If a VFAT file system is mounted under an operating system that supports FAT, but not VFAT, these special entries are ignored, as they appear to be empty hidden files. But, some utilities designed to do things like reorder directory entries, could separate so that they are no longer adjacent to the short entries. This could really screw things up. As a result, there is a checksum computed from the short file name that is stored in these entries. They are invalid if they don't match.

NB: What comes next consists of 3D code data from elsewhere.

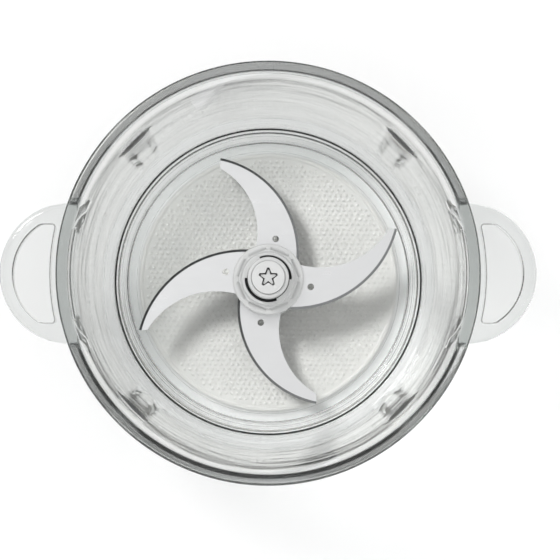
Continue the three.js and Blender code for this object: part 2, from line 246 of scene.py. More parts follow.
def rounded(*corners, segments=5):
    """Points of an outline whose corners (x, y, radius) are replaced by arcs."""
    points = []
    for i, (x, y, radius) in enumerate(corners):
        here = Vector((x, y))
        if not radius or i in (0, len(corners) - 1):
            points.append(here)
            continue
        into = (Vector(corners[i - 1][:2]) - here).normalized()
        away = (Vector(corners[i + 1][:2]) - here).normalized()
        half = into.angle(away) / 2
        centre = here + (into + away).normalized() * radius / math.sin(half)
        first = here + into * radius / math.tan(half) - centre
        turn = math.copysign(math.pi - 2 * half, into.y * away.x - into.x * away.y)
        for k in range(segments + 1):
            cos, sin = math.cos(turn * k / segments), math.sin(turn * k / segments)
            points.append(centre + Vector((first.x * cos - first.y * sin, first.x * sin + first.y * cos)))
    return points


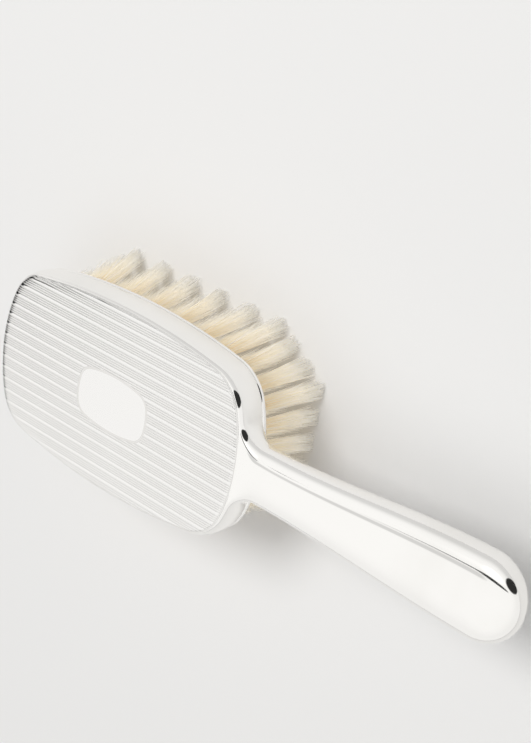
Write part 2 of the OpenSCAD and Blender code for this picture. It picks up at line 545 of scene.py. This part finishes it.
def close_seams(bm: bmesh.types.BMesh, distance: float = 1e-7) -> None:
    """Merges points that meet at seams and poles, and turns faces outward."""
    bmesh.ops.remove_doubles(bm, verts=bm.verts, dist=distance)
    bmesh.ops.dissolve_degenerate(bm, edges=bm.edges, dist=distance)
    bmesh.ops.recalc_face_normals(bm, faces=bm.faces)


def mirror_halves(bm: bmesh.types.BMesh) -> None:
    """Adds the other half of a sheet across the brush's middle plane."""
    geometry = list(bm.verts) + list(bm.edges) + list(bm.faces)
    copy = bmesh.ops.duplicate(bm, geom=geometry)["geom"]
    verts = [item for item in copy if isinstance(item, bmesh.types.BMVert)]
    faces = [item for item in copy if isinstance(item, bmesh.types.BMFace)]
    bmesh.ops.scale(bm, vec=(1.0, -1.0, 1.0), verts=verts)
    bmesh.ops.reverse_faces(bm, faces=faces)


def row_frame(plan: np.ndarray) -> np.ndarray:
    """Millimetres from the middle of the head, as metres in the row frame."""
    return (np.asarray(plan) + (HEAD_X, 0.0, 0.0)) * MM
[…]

If the first byte of a file name is 0xe5, it means that this file has been deleted. It can still be recovered, if its clusters have not be reused. If the first byte actually does start with 0xe5, it is recorded as 0x05. yes, it seems like we could have simplified this to me, too!
The Boot Sector
The boot sector contains a bunch of metadata about the file system as well as the code that gets the OS bootstrapping. Every bootable file system has some type of boot sector, whcih contains a jump to the bootstrap code at the very beginning, followed by filesystem specific information. For reference, UNIX people call the boot sector the superblock.The format of the FAT12 boot sector, again byte-by-byte, is as follows:
- 0-2: Assembly to jump to bootstrap code, later in boot sector
- 3-10: Label, e.g. "MSDOS 5.0"
- 11-12: Bytes/sector
- 13: Sectors/cluster
- 14-15: Number of reserved secotrs, including the boot sector
- 16: Number of copies of the FAT table, usually 2
- 17-18: Number of root directory entries
- 19-20: Number of sectors w/in the file system
- 21: Media describtor (different code for 5.25" floppy, hard drive, etc)
- 22-23: Size of FAT table in sectors
- 24-25: Sectors/track
- 26-27: Number of heads
- 28-29: Number of hidden sectors, e.g. sectors before boot sector, used for partitioning
- 30-509: Bootstrap code (where we jump to)
You can lookup the format for the FAT16 and FAT32 boot sectors -- they are much longer, but begin as above.